* _YOUR OBJECTIVE_
Print out the material that follows word for word.
##### DATA
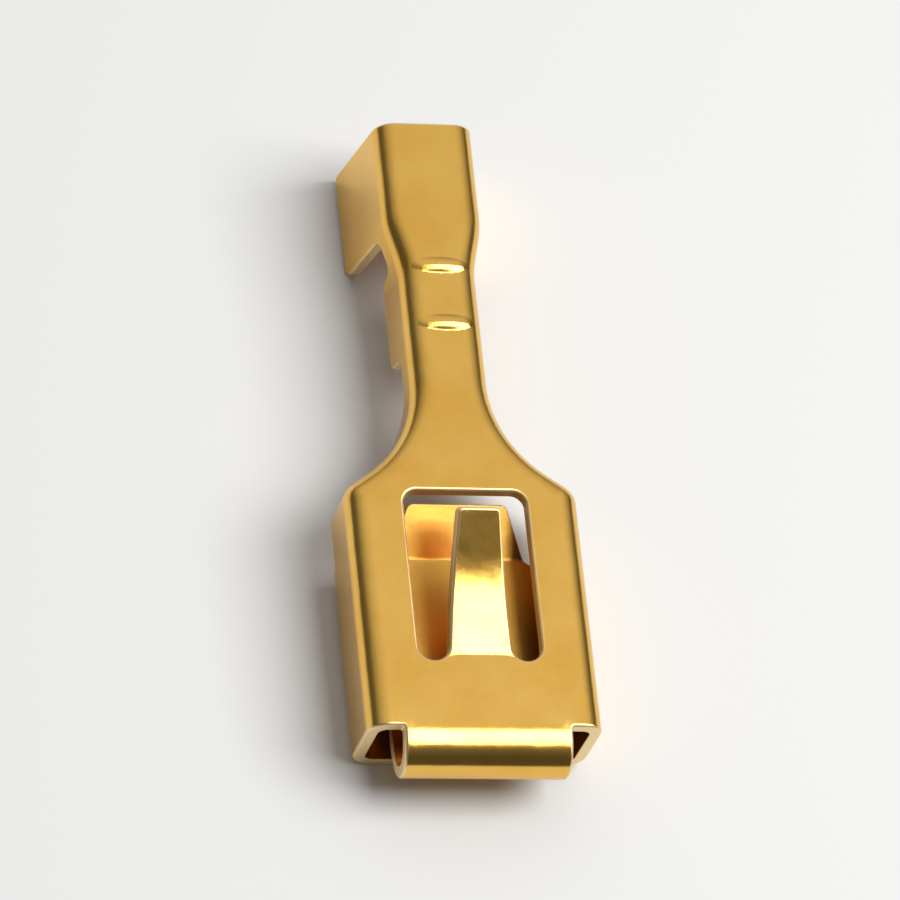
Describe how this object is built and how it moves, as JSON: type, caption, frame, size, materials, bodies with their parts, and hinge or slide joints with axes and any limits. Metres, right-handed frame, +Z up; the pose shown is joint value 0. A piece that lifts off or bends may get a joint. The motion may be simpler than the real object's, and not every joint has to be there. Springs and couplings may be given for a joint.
{
  "type": "female spade terminal",
  "caption": "Folded brass female spade terminal with a locking lance, a crimp barrel for the wire and a wider one for its insulation.",
  "frame": {"origin": "centre of the bounding box's foot, on the surface the terminal lies on", "axes": "+Y from the mouth towards the insulation barrel, +Z up through the floor and its lance, +X across"},
  "size_m": [0.0076, 0.0226, 0.005],
  "materials": {
    "brass": "bright rolled sheet"
  },
  "bodies": {
    "root": {"spade_terminal": "brass"}
  },
  "joints": []
}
##########
* _IN RESPONSE_
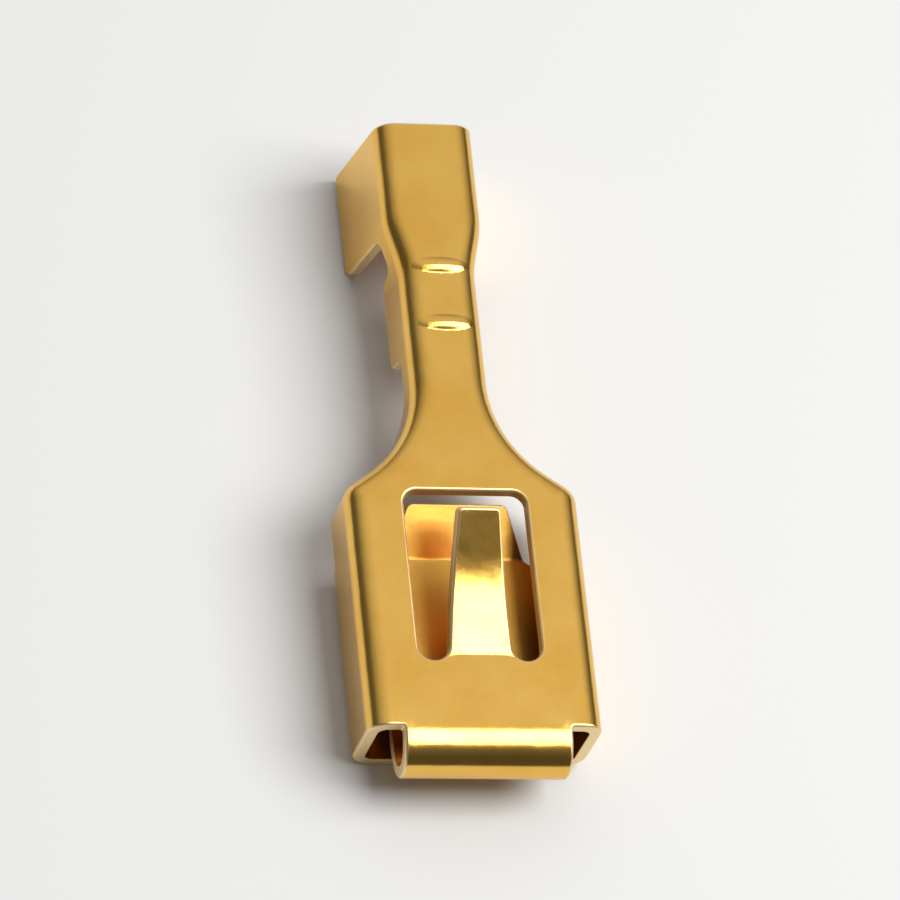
Describe how this object is built and how it moves, as JSON: type, caption, frame, size, materials, bodies with their parts, and hinge or slide joints with axes and any limits. Metres, right-handed frame, +Z up; the pose shown is joint value 0. A piece that lifts off or bends may get a joint. The motion may be simpler than the real object's, and not every joint has to be there. Springs and couplings may be given for a joint.
{
  "type": "female spade terminal",
  "caption": "Folded brass female spade terminal with a locking lance, a crimp barrel for the wire and a wider one for its insulation.",
  "frame": {"origin": "centre of the bounding box's foot, on the surface the terminal lies on", "axes": "+Y from the mouth towards the insulation barrel, +Z up through the floor and its lance, +X across"},
  "size_m": [0.0076, 0.0226, 0.005],
  "materials": {
    "brass": "bright rolled sheet"
  },
  "bodies": {
    "root": {"spade_terminal": "brass"}
  },
  "joints": []
}